Liberty may have high praise for finding your own way, but you cannot be this way forever. Eventually you   find yourself in that place where you “have to carry each other.”  Hewsen, who sang those words on “One,”  fell in love with the wide openness of America which attracted mystics and outlaws content to be on their own…..a place where it would be easy to see the landscape as a blank slate, so empty compared to so much of the world and so prone to being about the person alone without community.  But you can’t go it alone and the irony is no place is that more apparent than the rugged geography that inspired “The Joshua Tree.”

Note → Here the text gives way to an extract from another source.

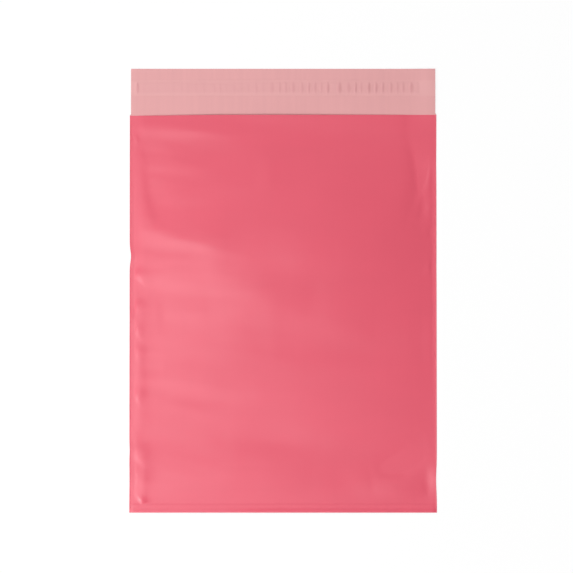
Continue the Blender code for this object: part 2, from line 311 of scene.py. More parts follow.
class FilmShape:
    """Heights of the film's faces over the table, at arrays of places x, y."""

    # Where across the mouth gapes most and how it droops beside that place, how full the billow is at its
    # sides, the shares of the pocket's length over which it rises, with a small lip first, and sinks to the
    # mouth, and the least of it that a hollow leaves
    MOUTH_PEAK = -0.2
    MOUTH_DROOP = 0.3
    SIDE_SHOULDER = 2.3
    LIP_SHARE = 0.06
    BOTTOM_LIP = 0.065
    BOTTOM_RAMP = 0.80
    MOUTH_RAMP = 0.36
    LEAST_RISE = 0.04

    # The shares of the pocket over which folds and creases fade towards the welds and the bottom
    SIDE_FADE = 0.08
    BOTTOM_FADE = 0.04
    CREASE_SIDE_FADE = 0.025
    CREASE_BOTTOM_FADE = 0.01

    # The fine waves: length across and along the bag, slice of the noise and strength; then their strength
    # in the middle of the bag, and how much less it is at the right edge
    WAVES = ((0.050, 0.013, 1.7, 1.0), (0.022, 0.007, 5.3, 0.5))
    WAVE_MIDDLE, WAVE_FALL = 0.75, 0.45

    # The left weld's curl: how far in it is highest, its half widths outwards and inwards as multiples of
    # that, and the length over which it starts at the bottom
    CURL_REACH = 0.006
    CURL_OUTER, CURL_INNER = 0.7, 1.8
    CURL_START = 0.02

    # The bead's middle and half width in from the edge, and the length over which it ends
    BEAD_INSET = 0.0004
    BEAD_HALF = 0.00035
    BEAD_END = 0.001

    # The bottom roll: how fast it rises, what share of it holds up to the crease and over what length that
    # ends, its crest's share at the left, where across that grows to the whole, the crest's place and half
    # width as multiples of the reach, and how far from the edges all of it fades
    ROLL_REACH = 0.0005
    ROLL_FLAT = 0.4
    ROLL_TAIL = 0.002
    ROLL_LEFT = 0.4
    ROLL_GROWS_X, ROLL_GROWS_OVER = -0.051, 0.030
    ROLL_CREST, ROLL_SPREAD = 2, 3.6
    ROLL_FADE = 0.004

    # Over what length the roof takes up the roll above the crease, over what length the outline steps in to
    # the flap, and where across the mouth's cut starts to skew and how far up and down that reaches
    ROOF_START = 0.002
    NECK = 0.0015
    SKEW_START = -2 / 7
    SKEW_REACH = 0.015

    def __init__(self, settings):
        self.s = settings
        self.inner_half = BAG_WIDTH / 2 - settings.side_weld
        self.crease_y = BOTTOM_Y + settings.bottom_crease
        self.mouth_y = BOTTOM_Y + settings.pocket
        self.inner_length = self.mouth_y - self.crease_y

    def to_metres(self, across, along):
        """A place on the panel between the welds, in metres."""
        return across * self.inner_half, self.crease_y + along * self.inner_length

    def routed(self, folds, x, y):
        """What a list of folds adds at each place."""
        return sum(fold_height(fold, self.to_metres, x, y) for fold in folds)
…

Prospectors and mountain men would weary of being unloved, pioneer families would long that their children play with others, and God-fearing people would need their communities of faith.  More importantly the human spirit needs that which is larger than itself.  The geography of the United States points to this as does the Christian message not lost in “The Joshua Tree.”  How better to symbolize this than to use a landscape that at once says be your own person and you’re not going to make it unless you “stick together and stay warm.”  America may be about liberty, but one look at its grandeur and you know you will need God to get your through.  And as you traverse its landscape you will also need your map makers, trailblazers, explorers, navigators, and companions.  You realize at times you will be the strong protector of another even as at times you will need another’s strong protection.  The fact that we can sometimes forget this is sinful indeed. It is why America was never totally let off the hook in the U2 album, which praised a nation that had so great a beauty as its geography and so rich a heritage as its liberty, even as it said to the nation not to ignore others or even worse to visit abuse on the innocent.

“The Joshua Tree” is worth a listen and being listened to again.  The sound has more of an American feel and more relevance to the United States than almost anything released by a foreign band.  It is one of those rare albums that addresses love in a broad and spiritual context and one that offers a social evaluation that is at once kind and critical. That it couches all of this in the land of liberty and the need to be critical of that same liberty makes “The Joshua Tree a place where human freedom and divine ordinance meet and nothing is more fitting to our liberty than this landscape.